"I don't know anything else. I swear," he mumbled, his voice a rasp like he'd spent a year wandering the Sahara.
"Sandro!" Matteo yelled. "How's he supposed to talk if you don't water him?" Sandro hurried into the room with a water bottle in his hands, holding it to the man's lip so he could take greedy gulps of water.
He'd throw it up.
I'd seen enough vomit for a few days. "That's enough," I grunted, and Sandro pulled back to scurry to the very edge of the room.
"Kid’s loyal," Simon chimed in. "But damn do his balls need to drop a bit. What did he think this was? Playtime with glitter and sequins?"
"He's young," Matteo returned, and there was a light bite to his words. One I recognized as a man who thought about his future sons needing to harden up for the role they'd be expected to fill.
I immediately thought of Axel, because even though he wasn't my biological child, he was mine all the same. I’d raise him in the family.
Calla wouldn't like that, but I could already see the boy was born to do it. His head for numbers meant he'd probably end up working with Lino, but he'd be in the family, regardless.
"You were fifteen when you slit a man's throat," Simon pointed out. Matteo shrugged, but we both knew that he wouldn't raise his sons the same way his father raised him.
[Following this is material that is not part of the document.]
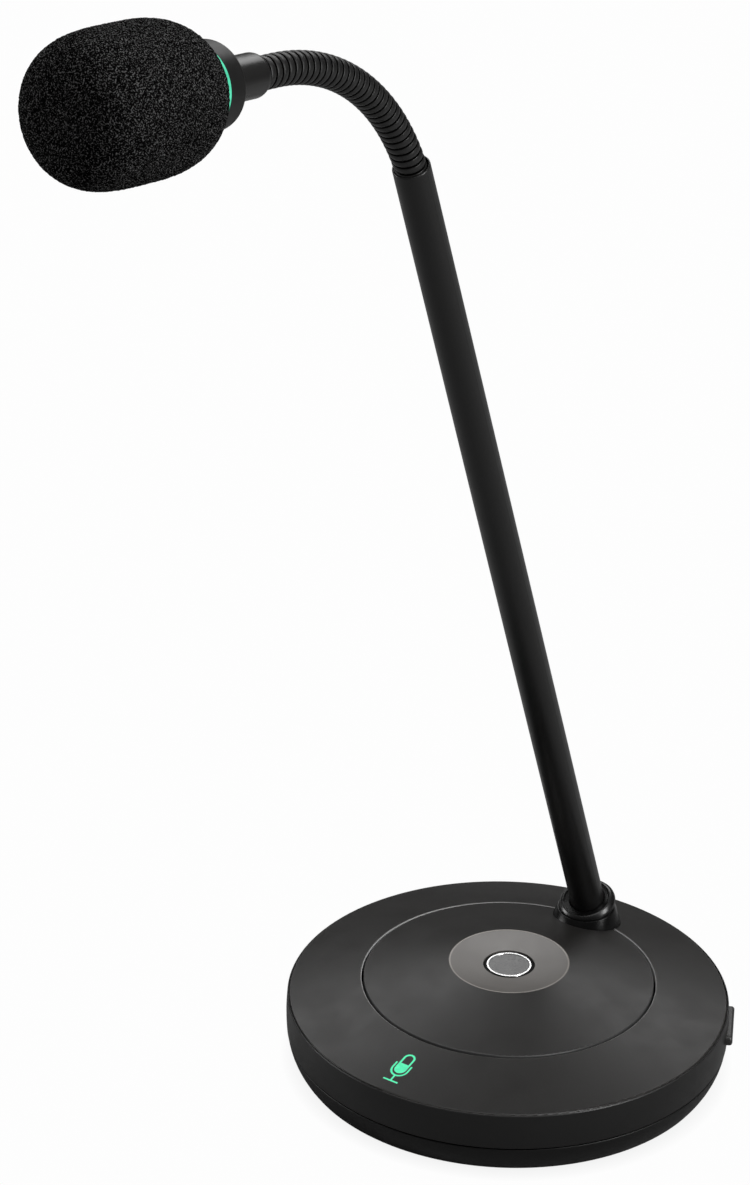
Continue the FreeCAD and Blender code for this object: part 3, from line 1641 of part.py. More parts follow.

It was only Ivory who had pulled him out of the darkness he'd been destined for, and even after he'd had to walk away from her, he'd worked to guide the business to endeavors that endangered innocent people as little as possible.
He had a list of rules, of tenets that weren't to be broken.
Not if you wanted to survive in his city, anyway.
"When will Miguel leave the city?" Matteo asked.
"Within the next week," the guy admitted and his eyes went down to his arm where it remained wrapped in a towel. I stepped forward, grabbing the edge and yanking it off. It took all the dried blood, all the potential for healing, with it, and fresh blood welled to the surface immediately as he moaned in pain. "Please! I swear that's all I know."
Stalking back to my table, I picked up my filet knife from yesterday. I normally took excellent care of my tools, cleaning them after every use, so the sight of the dried blood on the blade made me pause.
Then I touched it to his cheek. "Do you think I can carve out your eyeball before you die?" I asked him, tapping the pointed tip of the blade against the spot just beneath his eye.
"He's done it before," Simon said. "Pretty sure you've taken both eyes and an arm before someone died."
"Oh, that's right," I sighed. "Guess that means you'll have plenty of time to feel pain then."
He thrashed in the chair, and I used one hand to pry his eyelid open. As the blade approached his eye, any normal man with information would have confessed. But there was nothing but silence aside from his pathetic whimpering.
"Put him down. He knows nothing else. We got what we needed anyway," Matteo sighed dramatically, and I nodded to him. My blade shifted, swiping across his throat so quickly he didn't even have time to register the change in threat. I watched the life bleed from his eyes, the same way blood poured from the straight line across his throat.
When I turned back, I tossed the knife to Sandro. "Clean that," I grunted. "And put the fucking body and the chair in the incinerator. Call the cleaners to deal with the rest of the mess," I told him.
"Yes, Ryker."
"There's a good boy," Matteo said, sarcasm in his voice as he followed me out the door. "You in a hurry?"
"Fuck you, Bellandi!" I called, climbing into the Maserati while he and Simon roared their laughter behind me.
I didn't care, because I still had to go to the store before I could go home.
???
The stuffed wolf in my hands was adorable, with vivid blue eyes that echoed the fierceness of his face.
I could only hope it would do the trick for my Princess and keep the bad dreams away. I wouldn't tolerate Ines suffering in her sleep.
With the wolf in my hands, I wasn't sure what kind of mess I'd expected to walk into when I got home, but Dante showing off pictures of his own kids and sitting at the table with a coffee in his hands wasn't it.
I'd thought my hellcat would tear him to shreds for his complicity in what she still saw as her imprisonment. Instead, she'd apparently saved all that vitriol for me, because when I stepped in the door from the garage the smile died from her face and she leveled me with a fierce glare.
Dante sensed the change in energy, wisely standing from his place at the table and moving for the front door. "Bye Dante!" Axel called, and Ines peeped up from her little corner nook where she was pretending to bake cookies.